Use this action checklist:
- List every source of test state. Include databases, APIs, files, caches, queues, emails, and third-party integrations.
- Mark each state source as seeded, generated, mocked, or shared. Shared state is usually the first candidate for redesign.
- Find tests that depend on pre-existing records. Replace hidden assumptions with explicit setup helpers.
- Introduce naming conventions for generated entities. Make every automation-created record traceable.
- Separate baseline seeds from test-specific creation. Keep seeds small and stable.
- Review cleanup paths. Confirm they work after failures, not just after clean passes.
- Add data context to failure artifacts. Include IDs, fixture names, and seed versions in logs and reports.
- Test the strategy under parallel load. A system that works serially may fail once workers scale up.
- Retire stale fixtures monthly. If nobody can explain why a fixture exists, remove or rewrite it.
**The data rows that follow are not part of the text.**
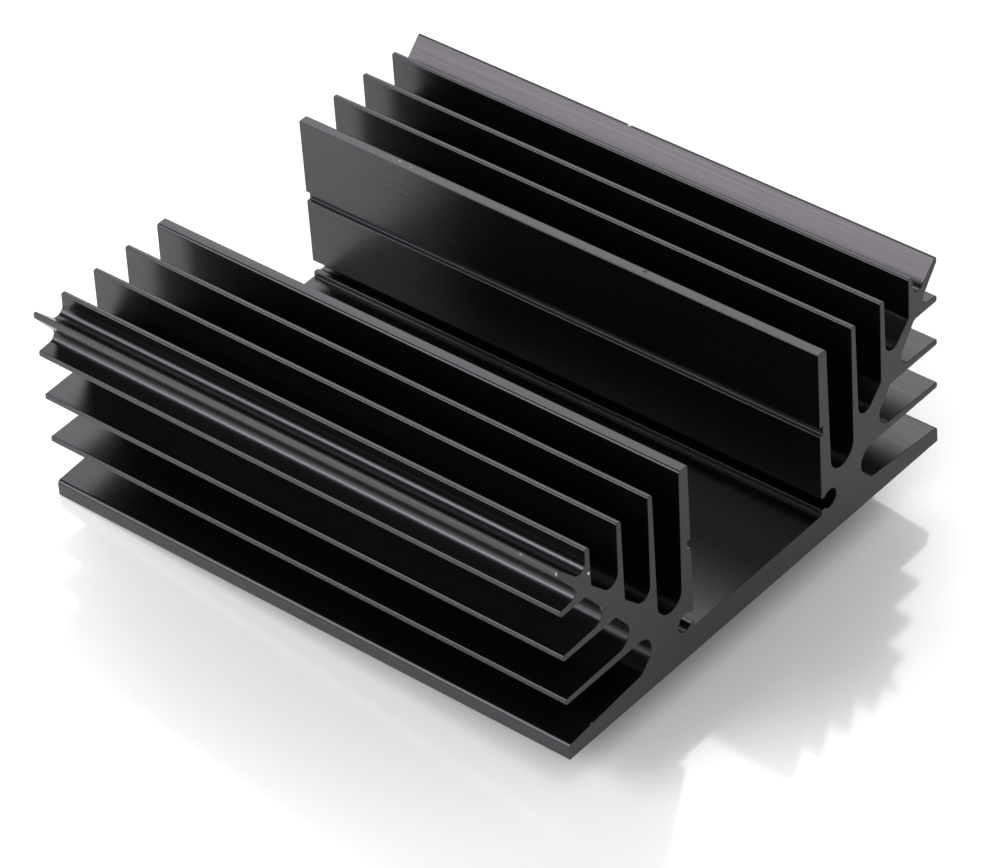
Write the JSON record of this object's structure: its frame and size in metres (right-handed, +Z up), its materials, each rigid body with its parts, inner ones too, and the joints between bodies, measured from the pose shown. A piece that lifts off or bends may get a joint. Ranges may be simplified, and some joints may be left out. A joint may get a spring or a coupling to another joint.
{
  "type": "extruded heat sink",
  "caption": "Black anodised extruded heat sink bar with a wide central channel, upright fins above a diagonal web, level side fins and a slanting corner fin.",
  "frame": {"origin": "centre of the flat underside, midway along the bar", "axes": "+Y along the bar, from the near sawn end to the far one; +X across the section; +Z up, out of the channel's open side"},
  "size_m": [0.088, 0.1, 0.035],
  "materials": {
    "anodised_aluminium": "black anodised, satin"
  },
  "bodies": {
    "root": {"heat_sink": "anodised_aluminium"}
  },
  "joints": []
}
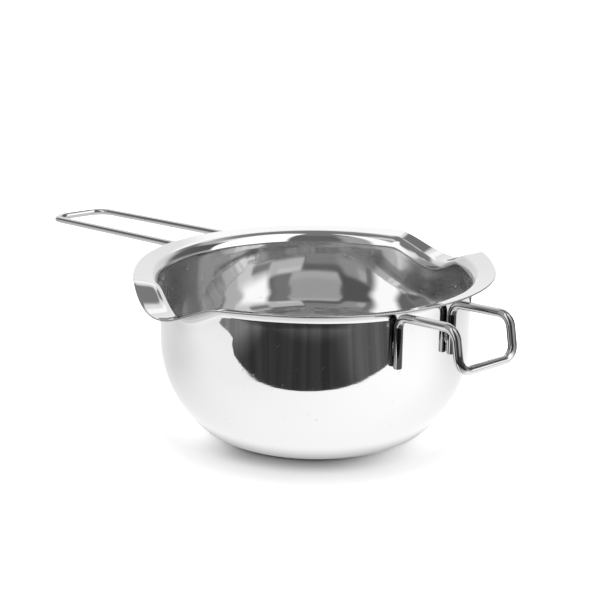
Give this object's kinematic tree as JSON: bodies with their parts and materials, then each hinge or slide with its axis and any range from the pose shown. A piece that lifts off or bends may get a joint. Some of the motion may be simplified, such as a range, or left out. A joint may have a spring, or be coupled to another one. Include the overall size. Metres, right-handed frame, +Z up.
{
  "type": "wax melting pot",
  "caption": "Round drawn steel pot with a flared rim, pouring spouts on opposite sides, a long wire loop handle and a bent wire hook for hanging it on the rim of a saucepan.",
  "frame": {"origin": "middle of the flat base, on the surface that the pot stands on", "axes": "+X along the long handle away from the bowl, -X towards the pan hook, +Z up out of the mouth, spouts towards +Y and -Y"},
  "size_m": [0.2914, 0.149, 0.0634],
  "materials": {
    "mirror_steel": "mirror-polished stainless sheet",
    "wire_steel": "drawn and polished stainless wire"
  },
  "bodies": {
    "root": {"bowl": "mirror_steel", "long_handle": "wire_steel", "pan_hook": "wire_steel"}
  },
  "joints": []
}
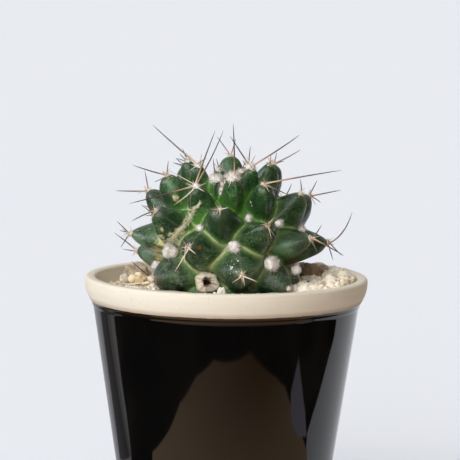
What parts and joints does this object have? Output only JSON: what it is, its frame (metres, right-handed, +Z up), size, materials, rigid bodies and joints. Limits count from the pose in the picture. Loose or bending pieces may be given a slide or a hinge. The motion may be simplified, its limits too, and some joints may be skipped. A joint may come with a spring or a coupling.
{
  "type": "potted mammillaria cactus",
  "caption": "Small spiny mammillaria cactus of clustered tubercles, set in gritty soil in a tapered black-glazed clay pot with an unglazed cream rim band.",
  "frame": {"origin": "centre of the pot's foot, on the pot's axis, at the height of the surface that it stands on", "axes": "+Z up along the pot's axis; the side that the picture shows faces -Y; +X is to its right"},
  "size_m": [0.08, 0.08, 0.1223],
  "materials": {
    "pot": "gloss black glaze on the body, bare cream clay on the rim band",
    "soil": "matt mineral grit",
    "plant": null,
    "stone_white": "matt",
    "stone_ochre": "matt",
    "stone_grey": "matt",
    "stone_brown": "matt",
    "pumice_large": "matt, porous",
    "pumice_small": "matt, porous",
    "pumice_chip": "matt, porous",
    "grain_front": "matt",
    "stone_back_left": "matt",
    "stone_back": "matt",
    "stone_back_right": "matt"
  },
  "bodies": {
    "root": {"pot": "pot", "soil": "soil", "plant": "plant", "stone_white": "stone_white", "stone_ochre": "stone_ochre", "stone_grey": "stone_grey", "stone_brown": "stone_brown", "pumice_large": "pumice_large", "pumice_small": "pumice_small", "pumice_chip": "pumice_chip", "grain_front": "grain_front", "stone_back_left": "stone_back_left", "stone_back": "stone_back", "stone_back_right": "stone_back_right"}
  },
  "joints": []
}
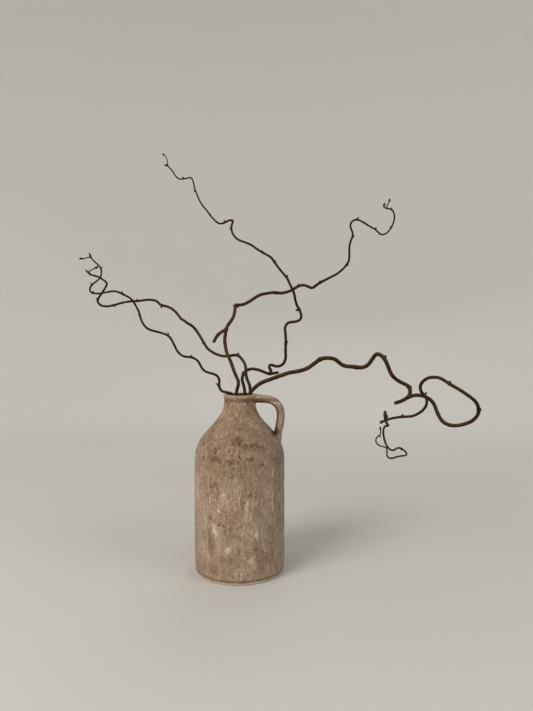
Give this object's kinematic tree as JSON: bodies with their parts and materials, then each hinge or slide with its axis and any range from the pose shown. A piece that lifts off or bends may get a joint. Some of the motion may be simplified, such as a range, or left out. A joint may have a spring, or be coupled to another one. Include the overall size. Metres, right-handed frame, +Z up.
{
  "type": "dried contorted hazel branches in a jug",
  "caption": "Leafless twisting hazel branches with buds and cut stubs, standing in a narrow-necked fired clay jug with a bowed handle.",
  "frame": {"origin": "middle of the jug's flat underside, on the surface it stands on", "axes": "+Z up, +X towards the jug's handle, +Y towards the back; a viewer in front looks along +Y"},
  "size_m": [0.6817, 0.2793, 0.7647],
  "materials": {
    "bark": "satin",
    "fired_clay": "matte"
  },
  "bodies": {
    "root": {"jug": "fired_clay", "branch_low_left": "bark", "branch_left": "bark", "branch_upper_right": "bark", "branch_tall": "bark", "branch_looped": "bark"}
  },
  "joints": []
}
- Audit the setup after schema or workflow changes. Do not assume old factories still produce valid state.
If your suite includes browser flows, API checks, and visual assertions, update data rules across all of them. Visual regression testing tools, for example, need especially stable records and deterministic content to avoid noise. If that is part of your workflow, align your data plan with Visual Regression Testing Tools Compared.
The long-term goal is straightforward: every test should declare what it needs, create only the state it owns, and leave the environment predictable for the next run. That is what makes reliable test environments possible. It also reduces wasted reruns, shortens debugging time, and keeps automated testing for developers useful rather than ceremonial.
When your suite starts feeling random, revisit the data layer first. In many teams, that is where the real stability work begins.